>> begin Given entries
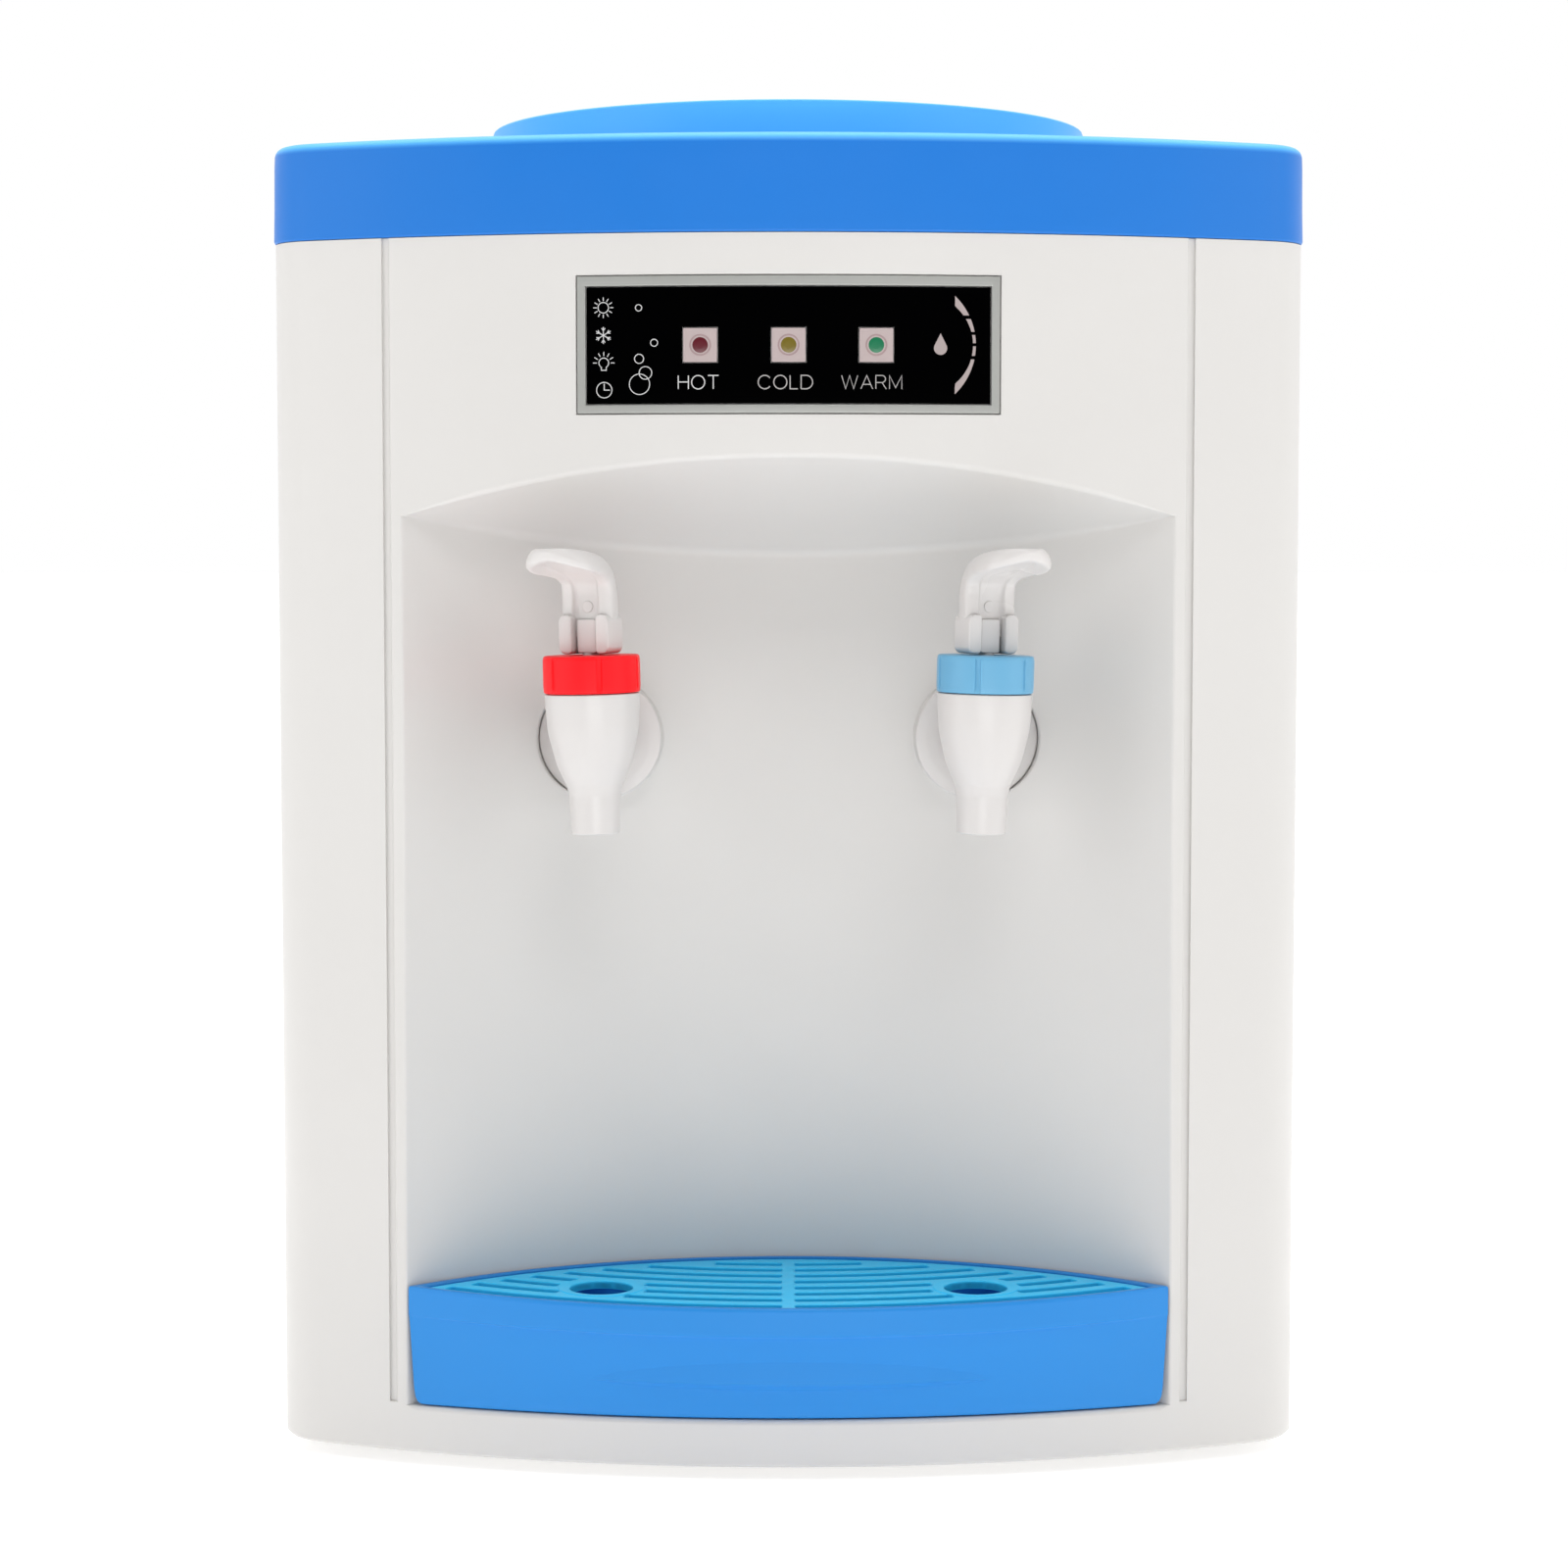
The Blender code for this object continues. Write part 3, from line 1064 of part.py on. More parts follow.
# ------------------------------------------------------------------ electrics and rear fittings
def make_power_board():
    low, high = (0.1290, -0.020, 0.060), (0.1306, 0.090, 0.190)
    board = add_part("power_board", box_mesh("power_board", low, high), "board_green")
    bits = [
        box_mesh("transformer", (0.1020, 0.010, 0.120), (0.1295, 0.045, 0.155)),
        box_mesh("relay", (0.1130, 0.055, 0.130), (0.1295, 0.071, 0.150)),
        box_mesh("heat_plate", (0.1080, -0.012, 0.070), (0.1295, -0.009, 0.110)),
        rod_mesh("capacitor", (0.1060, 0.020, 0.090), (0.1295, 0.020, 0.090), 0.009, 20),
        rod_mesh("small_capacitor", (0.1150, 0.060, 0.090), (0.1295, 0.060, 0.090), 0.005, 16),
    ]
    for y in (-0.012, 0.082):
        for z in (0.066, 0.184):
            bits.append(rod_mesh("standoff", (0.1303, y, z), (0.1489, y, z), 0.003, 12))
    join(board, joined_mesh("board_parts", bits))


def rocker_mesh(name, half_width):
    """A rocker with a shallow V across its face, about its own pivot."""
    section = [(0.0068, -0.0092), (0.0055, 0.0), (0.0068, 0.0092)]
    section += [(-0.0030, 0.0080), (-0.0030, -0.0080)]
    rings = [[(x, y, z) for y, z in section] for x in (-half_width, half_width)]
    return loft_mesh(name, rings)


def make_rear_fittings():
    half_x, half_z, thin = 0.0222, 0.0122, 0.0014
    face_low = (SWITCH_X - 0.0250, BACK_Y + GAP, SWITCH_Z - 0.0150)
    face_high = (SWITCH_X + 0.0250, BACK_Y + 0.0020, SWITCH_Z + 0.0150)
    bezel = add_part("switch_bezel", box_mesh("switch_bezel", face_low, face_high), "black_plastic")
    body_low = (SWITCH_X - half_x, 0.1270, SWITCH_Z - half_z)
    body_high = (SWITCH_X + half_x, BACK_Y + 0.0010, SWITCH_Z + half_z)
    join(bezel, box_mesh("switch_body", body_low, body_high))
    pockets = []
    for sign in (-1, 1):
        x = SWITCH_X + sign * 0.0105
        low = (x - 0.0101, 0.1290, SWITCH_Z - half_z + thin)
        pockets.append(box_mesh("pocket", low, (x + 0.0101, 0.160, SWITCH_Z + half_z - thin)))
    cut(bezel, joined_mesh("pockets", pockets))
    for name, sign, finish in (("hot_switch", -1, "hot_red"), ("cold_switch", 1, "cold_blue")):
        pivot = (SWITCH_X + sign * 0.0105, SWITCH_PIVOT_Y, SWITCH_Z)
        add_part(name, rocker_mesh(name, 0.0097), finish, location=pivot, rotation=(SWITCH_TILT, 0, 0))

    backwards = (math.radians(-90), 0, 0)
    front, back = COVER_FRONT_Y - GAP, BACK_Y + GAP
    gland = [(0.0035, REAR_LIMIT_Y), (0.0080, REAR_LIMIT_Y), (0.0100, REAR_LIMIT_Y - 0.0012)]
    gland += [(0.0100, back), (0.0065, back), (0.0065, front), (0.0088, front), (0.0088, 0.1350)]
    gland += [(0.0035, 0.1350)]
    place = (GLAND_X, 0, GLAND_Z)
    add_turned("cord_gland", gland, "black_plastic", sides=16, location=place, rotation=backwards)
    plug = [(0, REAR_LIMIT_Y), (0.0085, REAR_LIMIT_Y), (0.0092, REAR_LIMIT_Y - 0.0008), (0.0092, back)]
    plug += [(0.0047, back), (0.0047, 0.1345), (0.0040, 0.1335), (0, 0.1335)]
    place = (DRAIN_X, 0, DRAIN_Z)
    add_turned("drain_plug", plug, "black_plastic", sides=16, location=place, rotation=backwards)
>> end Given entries
>> begin Given entries
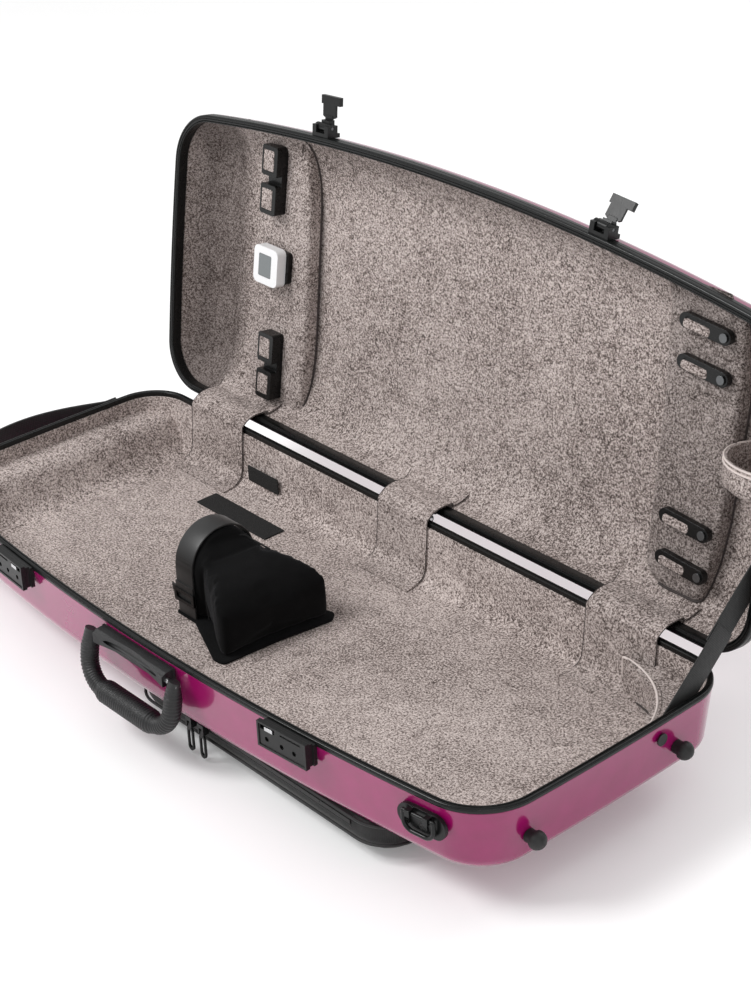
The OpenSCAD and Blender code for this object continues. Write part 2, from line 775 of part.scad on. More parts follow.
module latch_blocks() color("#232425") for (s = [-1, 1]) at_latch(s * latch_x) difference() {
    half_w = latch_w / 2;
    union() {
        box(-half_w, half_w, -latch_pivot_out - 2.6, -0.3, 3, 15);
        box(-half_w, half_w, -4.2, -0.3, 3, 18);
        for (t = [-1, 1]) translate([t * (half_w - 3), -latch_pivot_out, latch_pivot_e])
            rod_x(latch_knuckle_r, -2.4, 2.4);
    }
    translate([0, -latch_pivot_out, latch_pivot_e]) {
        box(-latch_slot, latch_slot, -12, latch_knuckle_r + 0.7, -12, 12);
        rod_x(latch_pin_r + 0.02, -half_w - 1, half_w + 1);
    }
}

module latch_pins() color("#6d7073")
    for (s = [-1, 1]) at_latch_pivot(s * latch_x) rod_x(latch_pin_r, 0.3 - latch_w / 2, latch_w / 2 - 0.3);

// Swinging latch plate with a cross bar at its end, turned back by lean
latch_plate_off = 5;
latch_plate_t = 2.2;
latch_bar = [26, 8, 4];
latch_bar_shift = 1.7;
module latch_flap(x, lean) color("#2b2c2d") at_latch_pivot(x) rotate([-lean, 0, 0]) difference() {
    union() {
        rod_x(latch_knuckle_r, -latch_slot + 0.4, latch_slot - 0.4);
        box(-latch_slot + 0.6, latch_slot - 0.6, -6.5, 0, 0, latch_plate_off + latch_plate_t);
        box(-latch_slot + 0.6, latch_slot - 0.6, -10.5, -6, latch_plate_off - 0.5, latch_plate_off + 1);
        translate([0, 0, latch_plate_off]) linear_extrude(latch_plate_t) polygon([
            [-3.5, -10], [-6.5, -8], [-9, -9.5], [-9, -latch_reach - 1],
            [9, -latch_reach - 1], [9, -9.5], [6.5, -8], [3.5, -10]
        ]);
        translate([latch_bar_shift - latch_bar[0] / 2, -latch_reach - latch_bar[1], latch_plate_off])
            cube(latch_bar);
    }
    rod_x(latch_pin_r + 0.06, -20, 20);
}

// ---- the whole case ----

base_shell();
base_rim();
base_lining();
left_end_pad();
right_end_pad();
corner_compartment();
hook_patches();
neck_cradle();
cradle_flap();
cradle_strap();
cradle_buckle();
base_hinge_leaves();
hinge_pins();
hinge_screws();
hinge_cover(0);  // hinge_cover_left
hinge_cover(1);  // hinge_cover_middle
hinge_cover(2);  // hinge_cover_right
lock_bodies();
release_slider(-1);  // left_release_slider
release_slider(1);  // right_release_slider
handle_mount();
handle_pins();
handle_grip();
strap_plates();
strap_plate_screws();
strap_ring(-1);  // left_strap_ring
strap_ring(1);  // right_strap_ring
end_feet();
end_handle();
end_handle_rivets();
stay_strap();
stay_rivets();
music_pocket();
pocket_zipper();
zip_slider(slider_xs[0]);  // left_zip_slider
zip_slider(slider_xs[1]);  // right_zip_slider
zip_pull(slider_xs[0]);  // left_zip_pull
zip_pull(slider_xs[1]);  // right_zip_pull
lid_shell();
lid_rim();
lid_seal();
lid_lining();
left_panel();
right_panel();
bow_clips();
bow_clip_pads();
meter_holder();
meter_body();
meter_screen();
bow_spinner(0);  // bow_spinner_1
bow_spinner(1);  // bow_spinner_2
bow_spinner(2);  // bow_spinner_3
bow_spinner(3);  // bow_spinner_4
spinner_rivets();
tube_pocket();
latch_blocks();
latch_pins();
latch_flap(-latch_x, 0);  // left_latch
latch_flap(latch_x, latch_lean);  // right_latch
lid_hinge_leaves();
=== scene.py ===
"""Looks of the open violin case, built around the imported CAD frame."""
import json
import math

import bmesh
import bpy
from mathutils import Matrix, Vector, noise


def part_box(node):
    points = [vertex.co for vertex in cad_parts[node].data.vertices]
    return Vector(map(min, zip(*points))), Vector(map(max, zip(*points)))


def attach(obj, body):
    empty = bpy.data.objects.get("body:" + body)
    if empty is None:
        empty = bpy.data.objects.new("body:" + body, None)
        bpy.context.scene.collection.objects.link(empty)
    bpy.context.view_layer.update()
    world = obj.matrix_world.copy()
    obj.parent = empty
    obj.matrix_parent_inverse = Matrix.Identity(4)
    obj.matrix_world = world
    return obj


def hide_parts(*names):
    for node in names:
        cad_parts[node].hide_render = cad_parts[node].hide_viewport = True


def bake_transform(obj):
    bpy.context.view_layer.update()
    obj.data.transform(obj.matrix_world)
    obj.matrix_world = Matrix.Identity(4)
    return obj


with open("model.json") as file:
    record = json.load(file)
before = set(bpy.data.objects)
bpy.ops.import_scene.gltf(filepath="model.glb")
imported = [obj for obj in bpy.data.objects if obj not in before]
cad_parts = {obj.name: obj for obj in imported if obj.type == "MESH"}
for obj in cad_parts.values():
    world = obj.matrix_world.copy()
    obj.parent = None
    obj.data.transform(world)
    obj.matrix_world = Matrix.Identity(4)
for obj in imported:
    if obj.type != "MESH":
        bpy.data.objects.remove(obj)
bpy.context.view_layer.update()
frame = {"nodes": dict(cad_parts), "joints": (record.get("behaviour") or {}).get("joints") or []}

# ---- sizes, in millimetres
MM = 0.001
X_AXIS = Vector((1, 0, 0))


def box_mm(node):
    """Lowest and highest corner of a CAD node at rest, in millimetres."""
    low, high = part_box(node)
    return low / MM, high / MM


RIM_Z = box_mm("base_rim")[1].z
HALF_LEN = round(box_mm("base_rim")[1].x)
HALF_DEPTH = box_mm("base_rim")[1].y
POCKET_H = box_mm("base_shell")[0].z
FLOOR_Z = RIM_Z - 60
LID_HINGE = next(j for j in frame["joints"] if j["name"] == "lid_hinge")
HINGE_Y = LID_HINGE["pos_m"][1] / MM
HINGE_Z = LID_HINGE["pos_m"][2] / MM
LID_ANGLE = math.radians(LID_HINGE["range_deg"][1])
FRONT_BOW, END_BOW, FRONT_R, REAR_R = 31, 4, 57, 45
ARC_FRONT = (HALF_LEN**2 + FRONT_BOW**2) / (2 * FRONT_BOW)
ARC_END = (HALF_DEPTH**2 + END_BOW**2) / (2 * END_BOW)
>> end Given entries
Aim of the task – Print, without alteration, the lines from the line with "latch_pins();" to the line with "bpy.context.scene.collection.objects.link(empty)". Include both of them, and omit every other line.

Exercise solution –
latch_pins();
latch_flap(-latch_x, 0);  // left_latch
latch_flap(latch_x, latch_lean);  // right_latch
lid_hinge_leaves();
=== scene.py ===
"""Looks of the open violin case, built around the imported CAD frame."""
import json
import math

import bmesh
import bpy
from mathutils import Matrix, Vector, noise


def part_box(node):
    points = [vertex.co for vertex in cad_parts[node].data.vertices]
    return Vector(map(min, zip(*points))), Vector(map(max, zip(*points)))


def attach(obj, body):
    empty = bpy.data.objects.get("body:" + body)
    if empty is None:
        empty = bpy.data.objects.new("body:" + body, None)
        bpy.context.scene.collection.objects.link(empty)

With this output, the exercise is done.